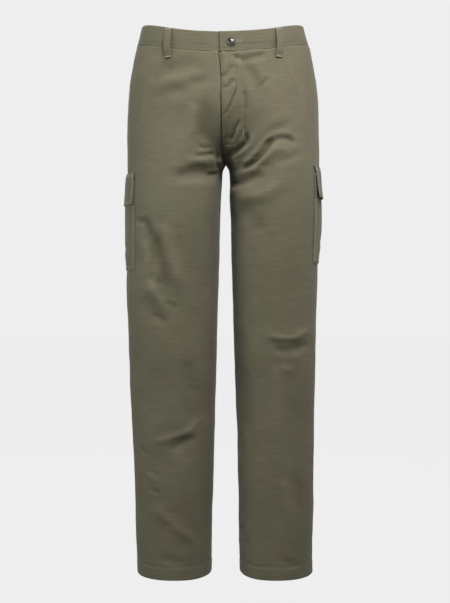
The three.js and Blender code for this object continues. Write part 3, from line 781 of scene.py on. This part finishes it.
band = {
    "perStation": 10, "rows": 22, "wall": 2.4 * mm, "roll": 1.3 * mm, "dip": 0.55, "stitchAt": 5.5 * mm,
    "sway": (0.5, 0.03, 14.2), "pucker": (0.25, 0.011, 31.2), "sink": 0.25 * mm,
    "stitchWidth": 2 * mm, "puckerTop": 5 * mm, "seamRoll": 0.7,
    "crease": {"left": 1.0 * mm, "right": 0.5 * mm}, "creaseAt": 12.5 * mm, "creaseWidth": 2.6 * mm,
    "creaseFrom": 12 * mm, "creaseTo": 118 * mm, "creaseFade": 24 * mm, "wearAndShade": (3 * mm, 3 * mm, 0.4, 1.0),
}


def makeBand(side):
    grid = cadGrid(f"waistband_{side}", "band" if side == "left" else "tuckedBand")
    stations = grid.shape[1] - 1
    wide = spareColumns(grid)
    wide[:, 0] = wide[:, 2] * np.array([-1, 1, 1])  # the other half carries on behind
    lines = across(wide, np.linspace(0, stations, stations * band["perStation"] + 1))
    lines[:, 0, 0] = 0
    points = splined(spare(lines), towardEnds(band["rows"], 2, 0.45))[::-1]
    normals = normalsOf(points, fromLeg(points, side))
    fromTop, fromSeam = fromEdges(points, "top"), fromEdges(points, "bottom")
    puckers = wave(points, band["pucker"])
    heights = wave(points, band["sway"])
    heights += (puckers - mm * band["dip"]) * bell((fromSeam - band["stitchAt"]) / band["stitchWidth"])
    heights += puckers * bell(fromTop / band["puckerTop"])
    heights -= rolledEdge(fromTop, band["roll"]) + rolledEdge(fromSeam, band["roll"]) * band["seamRoll"]
    heights -= rolledEdge(fromEdges(points, "last"), band["roll"])
    out = np.abs(points[..., 0])
    onCrease = smooth((out - band["creaseFrom"]) / band["creaseFade"]) * (points[..., 1] < 0)
    onCrease = onCrease * smooth((band["creaseTo"] - out) / band["creaseFade"])
    fold = bell((fromSeam - band["creaseAt"]) / band["creaseWidth"])
    heights -= band["crease"][side] * onCrease * fold
    # painted shade at the stitch dip, the fold and the rolled edges, painted light where the band stands
    # out, and real wear along the top edge
    wearAndShade = wornCloth(heights, fromTop, band["wearAndShade"])
    return points + normals * (heights - band["sink"])[..., None], normals, wear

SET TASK
Produce an exact copy of the whole listing.

EXPECTED ANSWER
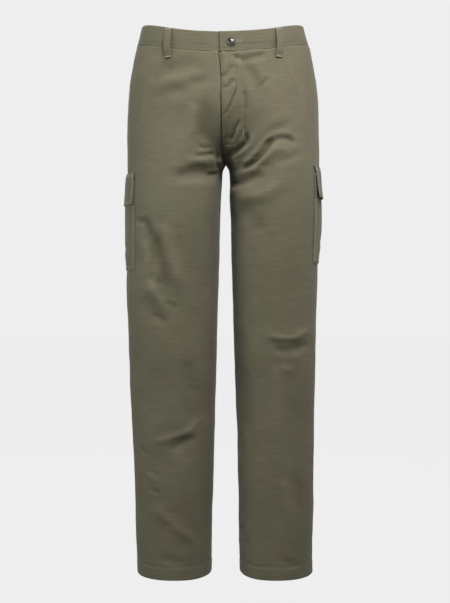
The three.js and Blender code for this object continues. Write part 3, from line 781 of scene.py on. This part finishes it.
band = {
    "perStation": 10, "rows": 22, "wall": 2.4 * mm, "roll": 1.3 * mm, "dip": 0.55, "stitchAt": 5.5 * mm,
    "sway": (0.5, 0.03, 14.2), "pucker": (0.25, 0.011, 31.2), "sink": 0.25 * mm,
    "stitchWidth": 2 * mm, "puckerTop": 5 * mm, "seamRoll": 0.7,
    "crease": {"left": 1.0 * mm, "right": 0.5 * mm}, "creaseAt": 12.5 * mm, "creaseWidth": 2.6 * mm,
    "creaseFrom": 12 * mm, "creaseTo": 118 * mm, "creaseFade": 24 * mm, "wearAndShade": (3 * mm, 3 * mm, 0.4, 1.0),
}


def makeBand(side):
    grid = cadGrid(f"waistband_{side}", "band" if side == "left" else "tuckedBand")
    stations = grid.shape[1] - 1
    wide = spareColumns(grid)
    wide[:, 0] = wide[:, 2] * np.array([-1, 1, 1])  # the other half carries on behind
    lines = across(wide, np.linspace(0, stations, stations * band["perStation"] + 1))
    lines[:, 0, 0] = 0
    points = splined(spare(lines), towardEnds(band["rows"], 2, 0.45))[::-1]
    normals = normalsOf(points, fromLeg(points, side))
    fromTop, fromSeam = fromEdges(points, "top"), fromEdges(points, "bottom")
    puckers = wave(points, band["pucker"])
    heights = wave(points, band["sway"])
    heights += (puckers - mm * band["dip"]) * bell((fromSeam - band["stitchAt"]) / band["stitchWidth"])
    heights += puckers * bell(fromTop / band["puckerTop"])
    heights -= rolledEdge(fromTop, band["roll"]) + rolledEdge(fromSeam, band["roll"]) * band["seamRoll"]
    heights -= rolledEdge(fromEdges(points, "last"), band["roll"])
    out = np.abs(points[..., 0])
    onCrease = smooth((out - band["creaseFrom"]) / band["creaseFade"]) * (points[..., 1] < 0)
    onCrease = onCrease * smooth((band["creaseTo"] - out) / band["creaseFade"])
    fold = bell((fromSeam - band["creaseAt"]) / band["creaseWidth"])
    heights -= band["crease"][side] * onCrease * fold
    # painted shade at the stitch dip, the fold and the rolled edges, painted light where the band stands
    # out, and real wear along the top edge
    wearAndShade = wornCloth(heights, fromTop, band["wearAndShade"])
    return points + normals * (heights - band["sink"])[..., None], normals, wear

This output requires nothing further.